Equality Maine, the state’s LGBT advocacy group, wrote a post on its Facebook page calling LePage “an idiot.”

“We live in strange political times,” said Equality Maine Executive Director Matt Moonen. “Is this really what [the Governor] wants to spend time doing?”

In a statement, the Governor’s office says he joined the amicus brief to “challenge the ability of an activist judge to re-define a federal law.”

The brief argues that a lower court, considering the case of a Michigan funeral home that fired a transgender worker, mistakenly applied protections under the 1964 Civil Rights Act to the case.

The brief states that the 1964 law protects people from discrimination based upon sex — and that the judges misinterpreted the law to apply to gender identity and sexual orientation.

“If the federal government wants to revise its own discrimination laws, that is up to the Congress, not activist judges,” LePage’s statement read.

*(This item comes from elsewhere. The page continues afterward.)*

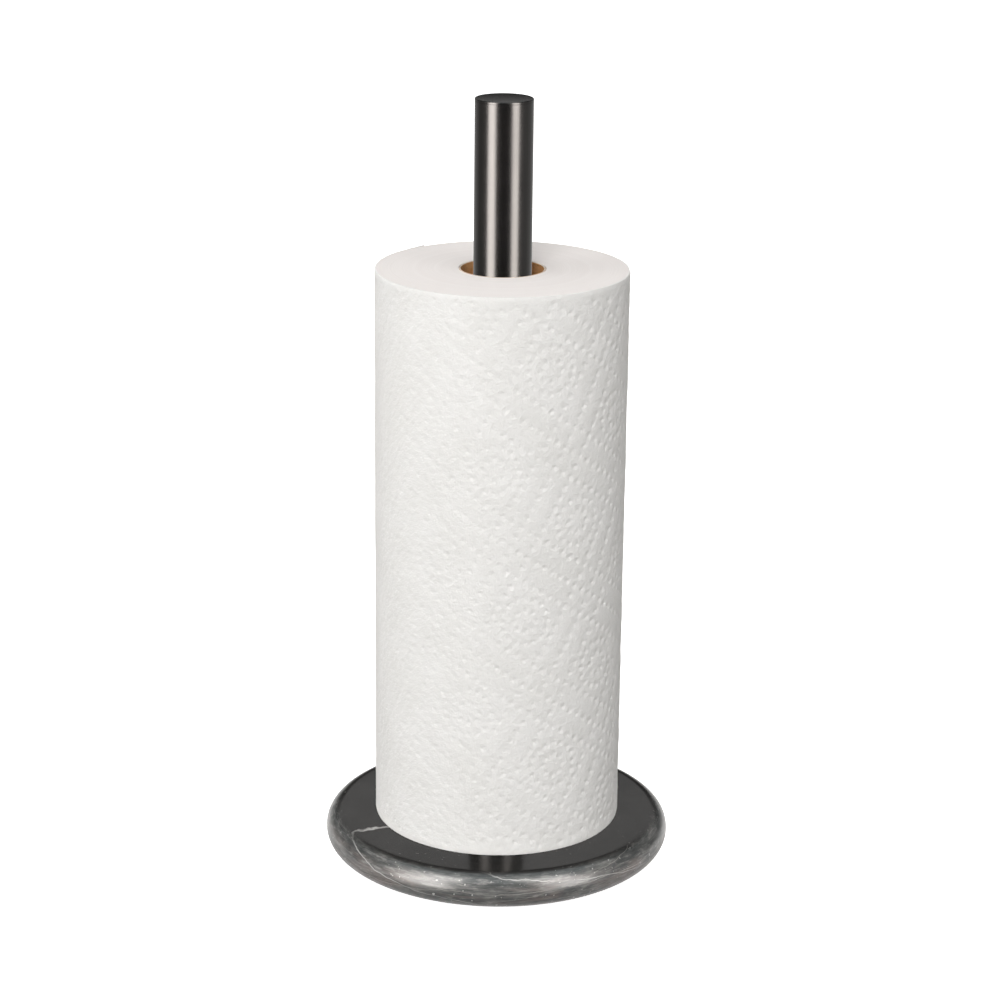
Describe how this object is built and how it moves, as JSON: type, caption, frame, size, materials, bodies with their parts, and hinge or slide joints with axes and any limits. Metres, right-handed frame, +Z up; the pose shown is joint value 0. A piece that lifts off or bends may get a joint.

LePage joins two other GOP Governors and 13 Republican Attorneys General on the brief.

Maine Attorney General Janet Mills, a Democrat running to replace LePage as Governor, said his name on the brief is merely symbolic. The Maine Human Rights Act already affords protections based on gender identity and sexuality, she said.

“[Lepage signed on] without legal authority, quite frankly,” she said. “The state of Maine is not a party to that brief. It’s a political statement. He is playing politics with human rights and public policy. Maine law is settled in that area.”

The Supreme Court will decide in the coming months if it should hear the case.